The five solas are the Reformation's summary of the gospel, each using the Latin word "sola" ("alone"): Sola Scriptura (Scripture alone is the final authority for faith and life), Sola Gratia (salvation is by grace alone), Sola Fide (justification is through faith alone, not works), Solus Christus (Christ alone is the mediator who saves), and Soli Deo Gloria (glory belongs to God alone). They hang together as one confession: because Scripture alone is our authority, we are saved by grace alone, through faith alone, in Christ alone, to the glory of God alone.

Reformed Christians hold that it is — indeed, that being biblical is the whole point, since the Reformation insisted the church must always be reformed according to the Word of God. Reformed theology grounds its central claims in Scripture: God's sovereignty in salvation (Romans 9; Ephesians 1), justification by faith alone (Romans 3–5; Ephesians 2:8–9), and salvation as God's work from election to glorification (Romans 8:29–30).

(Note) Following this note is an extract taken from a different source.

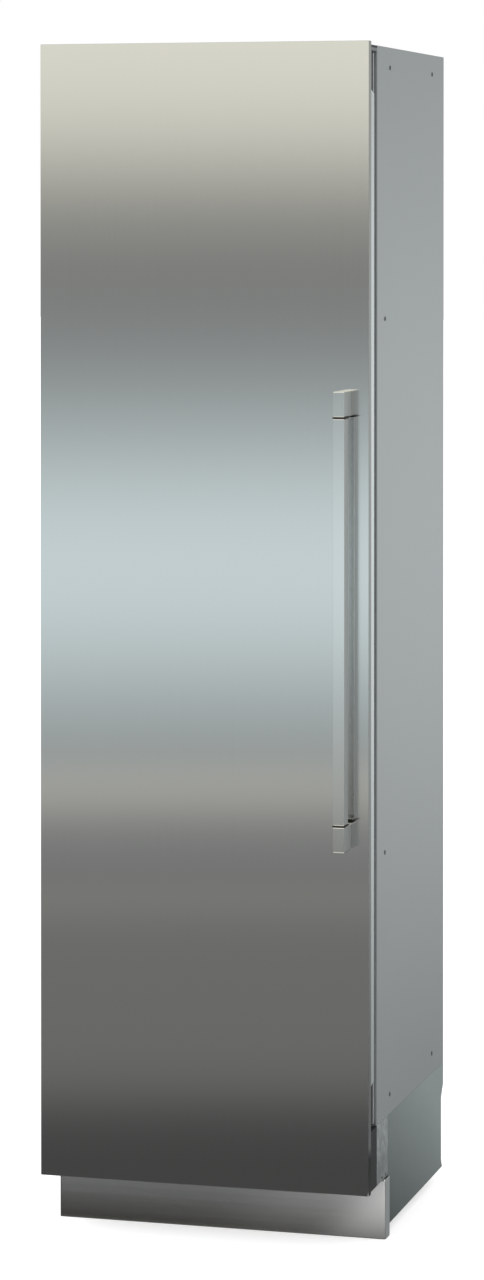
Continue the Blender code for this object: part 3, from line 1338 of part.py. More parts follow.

Sincere Christians disagree over some of these doctrines, and Reformed believers welcome the examination — the consistent call is to test every teaching against the Bible itself, as the Bereans did (Acts 17:11).

Reformed theology is confessed by confessional Presbyterian and Reformed denominations around the world. In North America these include, among others, the Presbyterian Church in America (PCA), the Orthodox Presbyterian Church (OPC), and the Reformed Church in the United States (RCUS), along with continental Reformed bodies that hold the Three Forms of Unity. Reformed convictions are also found among many Reformed Baptist and other confessional churches. Denominations differ in details of worship, church government, and ordination, so it is always best to examine a specific church's confessional standards and confirm its position directly. New Geneva Theological Seminary trains men for ordination in confessional Reformed and Presbyterian denominations such as the PCA, OPC, and RCUS — though ordination requirements vary from one denomination to another, so prospective ministers should confirm the specific requirements of their own church or presbytery.